You may not like the idea of honor among thieves, but much of the fascination with organized crime lies in the fact that many of these men have a strong moral code, a strong sense of honor, and a strong sense that it is all just business.
Of course, Madoff was utterly and totally respectable. The Federal government, through the SEC, knew who he was, and had received credible information about his criminal activities. It did nothing.
How could so respectable an individual, a man which such credentials, who belonged to the best country clubs, be a vulgar criminal?
While the government was doing its level best to turn a blind eye on Madoff it was unleashing the dogs of war against John Gotti and the Gambino crime family.
John Gotti was a thug. He was a lowlife in a silk suit. Just as Bernard Madoff could do no wrong, in the eyes of the federal government, Gotti could do no right.
Back in the old days people used to say that the safest neighborhoods were the ones where mobsters lived. Members of crime families shielded their families from their business. Mostly, they did not want their children to get into the business. They did not bring their business home. Criminal actions were for someone else’s communities.
People respected them for it. Mob bosses knew the difference between right and wrong. They built a wall separating business and family. Theirs was not the same code as the one that most citizens live by, but it was a code.
Madoff was different. He preyed on his friends, his family, and his neighbors, in people who put their trust in him. Friends at the country club, people who gave him the entirety of their savings, people who accepted his word because how could he have garnered such an exalted reputation if he was not good to his word?

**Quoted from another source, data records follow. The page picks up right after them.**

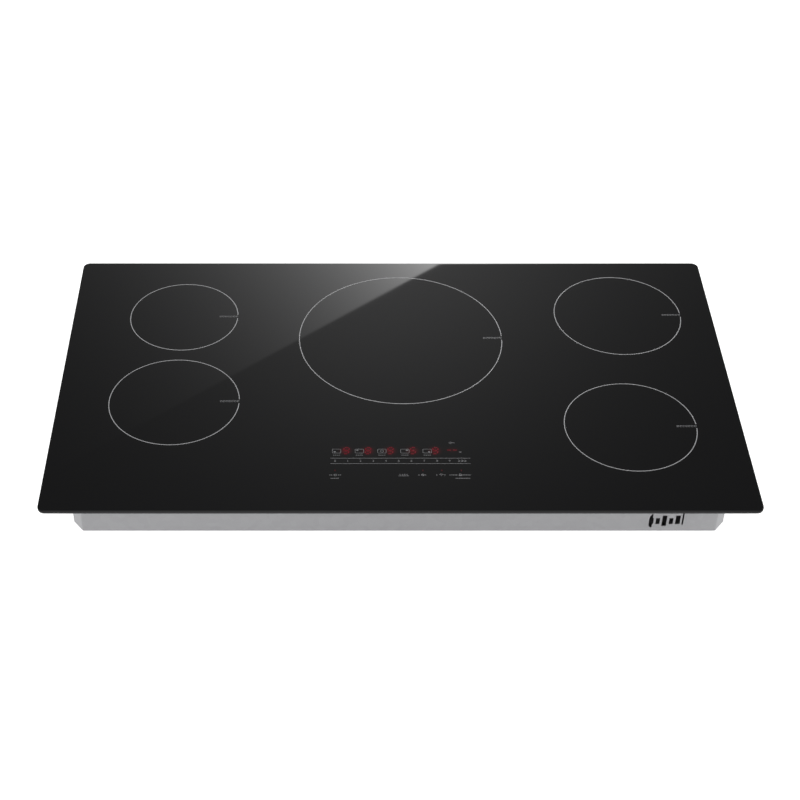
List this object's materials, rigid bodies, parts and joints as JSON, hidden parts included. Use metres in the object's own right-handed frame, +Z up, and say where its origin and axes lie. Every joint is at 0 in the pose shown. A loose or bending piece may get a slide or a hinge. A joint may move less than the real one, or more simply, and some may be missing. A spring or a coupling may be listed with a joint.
{
  "type": "induction cooktop",
  "caption": "Drop-in electric induction cooktop: a black glass-ceramic top over a shallow steel pan that holds the coils, power boards and cooling blowers.",
  "frame": {"origin": "on the surface that the pan stands on, under the middle of the cooktop", "axes": "+X towards the cook's right, along the width; +Y towards the back; +Z up, out of the glass"},
  "size_m": [0.933, 0.54, 0.065],
  "materials": {
    "black_glass": "polished black glass-ceramic, opaque",
    "foam": "dark grey closed-cell foam tape",
    "pan_steel": "light grey coated steel sheet, satin",
    "zinc_steel": "bright zinc-plated steel",
    "aluminium": "mill finish",
    "copper": "enamelled copper litz wire",
    "black_plastic": "glass-filled nylon, as moulded",
    "white_plastic": "as moulded",
    "ceramic": "pressed steatite, unglazed",
    "circuit_board": "green solder mask over glass-epoxy laminate",
    "ribbon": "flat PVC cable"
  },
  "bodies": {
    "cooktop": {"glass_top": "black_glass", "edge_gasket": "foam", "bottom_pan": "pan_steel", "junction_cover": "zinc_steel", "conduit_connector": "zinc_steel", "cover_screw": "zinc_steel", "terminal_block": "white_plastic", "glass_rail_left": "zinc_steel", "retaining_bracket_left": "zinc_steel", "bracket_screw_left": "zinc_steel", "clamp_screw_left": "zinc_steel", "case_screw_left_front": "zinc_steel", "case_screw_left_rear": "zinc_steel", "inverter_board_left": "circuit_board", "heat_sink_left": "aluminium", "fan_housing_left": "black_plastic", "fan_motor_left": "zinc_steel", "glass_rail_right": "zinc_steel", "retaining_bracket_right": "zinc_steel", "bracket_screw_right": "zinc_steel", "clamp_screw_right": "zinc_steel", "case_screw_right_front": "zinc_steel", "case_screw_right_rear": "zinc_steel", "inverter_board_right": "circuit_board", "heat_sink_right": "aluminium", "fan_housing_right": "black_plastic", "fan_motor_right": "zinc_steel", "coil_winding_left_rear": "copper", "coil_former_left_rear": "black_plastic", "temperature_sensor_left_rear": "ceramic", "coil_winding_left_front": "copper", "coil_former_left_front": "black_plastic", "temperature_sensor_left_front": "ceramic", "coil_winding_centre": "copper", "coil_former_centre": "black_plastic", "temperature_sensor_centre": "ceramic", "coil_winding_right_rear": "copper", "coil_former_right_rear": "black_plastic", "temperature_sensor_right_rear": "ceramic", "coil_winding_right_front": "copper", "coil_former_right_front": "black_plastic", "temperature_sensor_right_front": "ceramic", "coil_plate_left": "aluminium", "plate_spring_left_1": "zinc_steel", "plate_spring_left_2": "zinc_steel", "plate_spring_left_3": "zinc_steel", "coil_plate_centre": "aluminium", "plate_spring_centre_1": "zinc_steel", "plate_spring_centre_2": "zinc_steel", "plate_spring_centre_3": "zinc_steel", "coil_plate_right": "aluminium", "plate_spring_right_1": "zinc_steel", "plate_spring_right_2": "zinc_steel", "plate_spring_right_3": "zinc_steel", "filter_board": "circuit_board", "touch_carrier": "white_plastic", "touch_board": "circuit_board", "ribbon_cable": "ribbon"},
    "left_blower_wheel": {"fan_impeller_left": "black_plastic"},
    "right_blower_wheel": {"fan_impeller_right": "black_plastic"}
  },
  "joints": [
    {"name": "left_blower_spin", "type": "hinge", "parent": "cooktop", "child": "left_blower_wheel", "pos_m": [-0.345, -0.135, 0.015], "axis": [0, 0, 1], "continuous": true},
    {"name": "right_blower_spin", "type": "hinge", "parent": "cooktop", "child": "right_blower_wheel", "pos_m": [0.345, 0.135, 0.015], "axis": [0, 0, 1], "continuous": true}
  ]
}
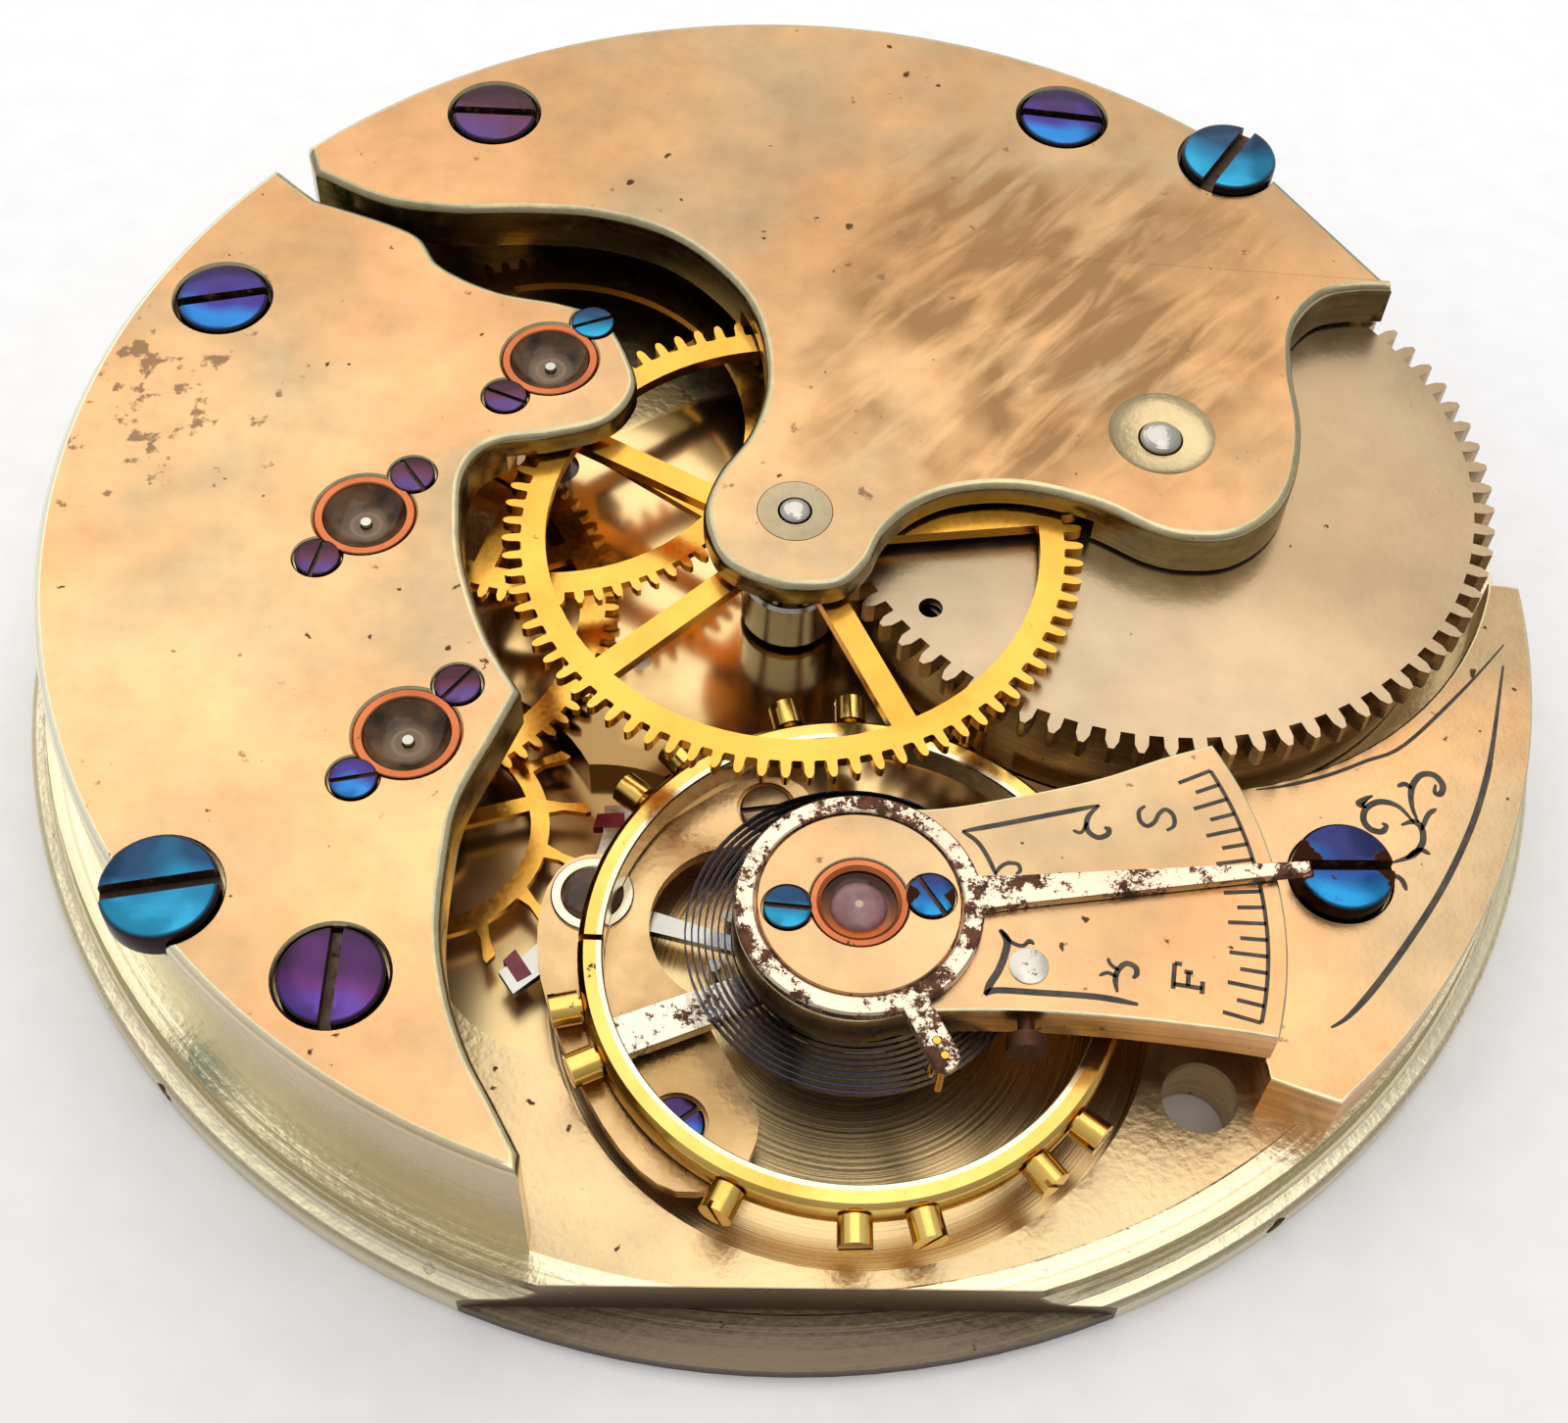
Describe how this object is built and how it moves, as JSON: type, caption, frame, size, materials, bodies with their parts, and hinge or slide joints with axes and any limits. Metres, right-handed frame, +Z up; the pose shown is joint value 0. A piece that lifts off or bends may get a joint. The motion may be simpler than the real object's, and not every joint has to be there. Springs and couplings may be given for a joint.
{
  "type": "pocket watch movement",
  "caption": "Round pocket watch movement with a pillar plate, separate barrel and train bridges, a raised balance cock, going train, lever escapement and cut balance.",
  "frame": {"origin": "centre of the dial seat on the pillar plate's underside", "axes": "+Z up through the bridges; the winding stem enters from +Y and the fourth wheel lies towards -X"},
  "size_m": [0.0364, 0.0364, 0.0058],
  "materials": {
    "plate_nickel": "frosted nickel plate",
    "bridge_nickel": "damascened nickel plate",
    "blued_steel": "blued",
    "steel": "polished",
    "rusty_steel": "rusted",
    "spring_steel": "tempered",
    "copper_gilt": "red gilt",
    "ruby": "polished",
    "brass": "gilt"
  },
  "bodies": {
    "movement": {"pillar_plate": "plate_nickel", "barrel_bridge": "bridge_nickel", "train_bridge": "bridge_nickel", "balance_cock": "bridge_nickel", "pallet_bridge": "plate_nickel", "bridge_screws": "blued_steel", "case_screws": "blued_steel", "cock_screw": "blued_steel", "pallet_bridge_screws": "blued_steel", "dial_foot_screws": "steel", "train_jewel_settings": "copper_gilt", "train_jewels": "ruby", "setting_screws": "blued_steel", "centre_bush": "steel", "plate_jewels": "ruby", "pallet_jewel": "ruby", "balance_hole_jewels": "ruby", "cap_setting": "copper_gilt", "cap_jewels": "ruby", "cap_screws": "blued_steel", "hairspring_stud": "steel", "stud_screw": "rusty_steel", "banking_pins": "steel", "hairspring": "spring_steel", "click_spring": "steel", "click_stud": "steel", "minute_stud": "steel", "crown_core": "steel"},
    "regulator": {"regulator": "steel", "curb_pins": "brass"},
    "barrel": {"barrel": "brass", "barrel_cover": "steel", "mainspring": "spring_steel"},
    "barrel_arbor": {"barrel_arbor": "steel", "ratchet_wheel": "steel"},
    "centre_wheel": {"centre_wheel": "brass", "centre_pinion": "steel"},
    "third_wheel": {"third_wheel": "brass", "third_pinion": "steel"},
    "fourth_wheel": {"fourth_wheel": "brass", "fourth_pinion": "steel"},
    "escape_wheel": {"escape_wheel": "brass", "escape_pinion": "steel"},
    "pallet_fork": {"pallet_fork": "steel", "pallet_stones": "ruby", "pallet_staff": "steel"},
    "balance": {"balance_wheel": "steel", "balance_rim": "brass", "balance_screws": "brass", "balance_staff": "steel", "roller_table": "steel", "roller_jewel": "ruby", "hairspring_collet": "brass"},
    "cannon_pinion": {"cannon_pinion": "steel"},
    "minute_wheel": {"minute_wheel": "brass"},
    "hour_wheel": {"hour_wheel": "brass"},
    "crown_wheel": {"crown_wheel": "steel"},
    "winding_pinion": {"winding_pinion": "steel"},
    "click": {"click": "steel"}
  },
  "joints": [
    {"name": "barrel_spin", "type": "hinge", "parent": "movement", "child": "barrel", "pos_m": [0.00855, 0.00309, 0.0025], "axis": [0, 0, 1], "continuous": true},
    {"name": "winding", "type": "hinge", "parent": "movement", "child": "barrel_arbor", "pos_m": [0.00855, 0.00309, 0.0003], "axis": [0, 0, 1], "continuous": true, "deforming": ["mainspring"]},
    {"name": "centre_spin", "type": "hinge", "parent": "movement", "child": "centre_wheel", "pos_m": [0, 0, 0.0046], "axis": [0, 0, 1], "continuous": true},
    {"name": "third_spin", "type": "hinge", "parent": "movement", "child": "third_wheel", "pos_m": [-0.0061, 0.00419, 0.0032], "axis": [0, 0, 1], "continuous": true},
    {"name": "fourth_spin", "type": "hinge", "parent": "movement", "child": "fourth_wheel", "pos_m": [-0.00974, -0.00091, 0.002], "axis": [0, 0, 1], "continuous": true},
    {"name": "escape_spin", "type": "hinge", "parent": "movement", "child": "escape_wheel", "pos_m": [-0.00792, -0.00673, 0.0016], "axis": [0, 0, 1], "continuous": true},
    {"name": "pallet_rock", "type": "hinge", "parent": "movement", "child": "pallet_fork", "pos_m": [-0.0039, -0.00846, 0.0016], "axis": [0, 0, 1], "range_deg": [-5, 5]},
    {"name": "balance_swing", "type": "hinge", "parent": "movement", "child": "balance", "pos_m": [0.00187, -0.0098, 0.0026], "axis": [0, 0, 1], "range_deg": [-360, 180], "deforming": ["hairspring"]},
    {"name": "regulator_turn", "type": "hinge", "parent": "movement", "child": "regulator", "pos_m": [0.00187, -0.0098, 0.0049], "axis": [0, 0, 1], "range_deg": [-17, 17]},
    {"name": "cannon_spin", "type": "hinge", "parent": "movement", "child": "cannon_pinion", "pos_m": [0, 0, 0.0004], "axis": [0, 0, 1], "continuous": true},
    {"name": "minute_spin", "type": "hinge", "parent": "movement", "child": "minute_wheel", "pos_m": [-0.00348, -0.00162, 0.0004], "axis": [0, 0, 1], "continuous": true},
    {"name": "hour_spin", "type": "hinge", "parent": "movement", "child": "hour_wheel", "pos_m": [0, 0, 0.0002], "axis": [0, 0, 1], "continuous": true},
    {"name": "crown_wheel_spin", "type": "hinge", "parent": "movement", "child": "crown_wheel", "pos_m": [0, 0.0097, 0.0003], "axis": [0, 0, 1], "continuous": true},
    {"name": "winding_pinion_spin", "type": "hinge", "parent": "movement", "child": "winding_pinion", "pos_m": [0, 0.0122, 0.00205], "axis": [0, 1, 0], "continuous": true},
    {"name": "click_lift", "type": "hinge", "parent": "movement", "child": "click", "pos_m": [0.01026, -0.0033, 0.0003], "axis": [0, 0, 1], "range_deg": [0, 12], "deforming": ["click_spring"]}
  ],
  "couplings": [
    {"joint": "third_spin", "follows": "fourth_spin", "ratio": -0.13333},
    {"joint": "centre_spin", "follows": "fourth_spin", "ratio": 0.016667},
    {"joint": "barrel_spin", "follows": "fourth_spin", "ratio": -0.002193},
    {"joint": "escape_spin", "follows": "fourth_spin", "ratio": -10},
    {"joint": "cannon_spin", "follows": "fourth_spin", "ratio": 0.016667},
    {"joint": "minute_spin", "follows": "fourth_spin", "ratio": -0.0055556},
    {"joint": "hour_spin", "follows": "fourth_spin", "ratio": 0.0013889},
    {"joint": "crown_wheel_spin", "follows": "winding", "ratio": -0.96},
    {"joint": "winding_pinion_spin", "follows": "winding", "ratio": -2.304}
  ]
}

Madoff betrayed a community and was, along with his family, and with anyone who bore the name, ostracized by that community.
As Mark Madoff found out, there was a good reason why the masters of organized crime kept their own communities safe. If you betray your own community, if your name becomes a stigma among those you spend all your time with, then, when the proverbial s#%t hits the fan, you have nowhere to go.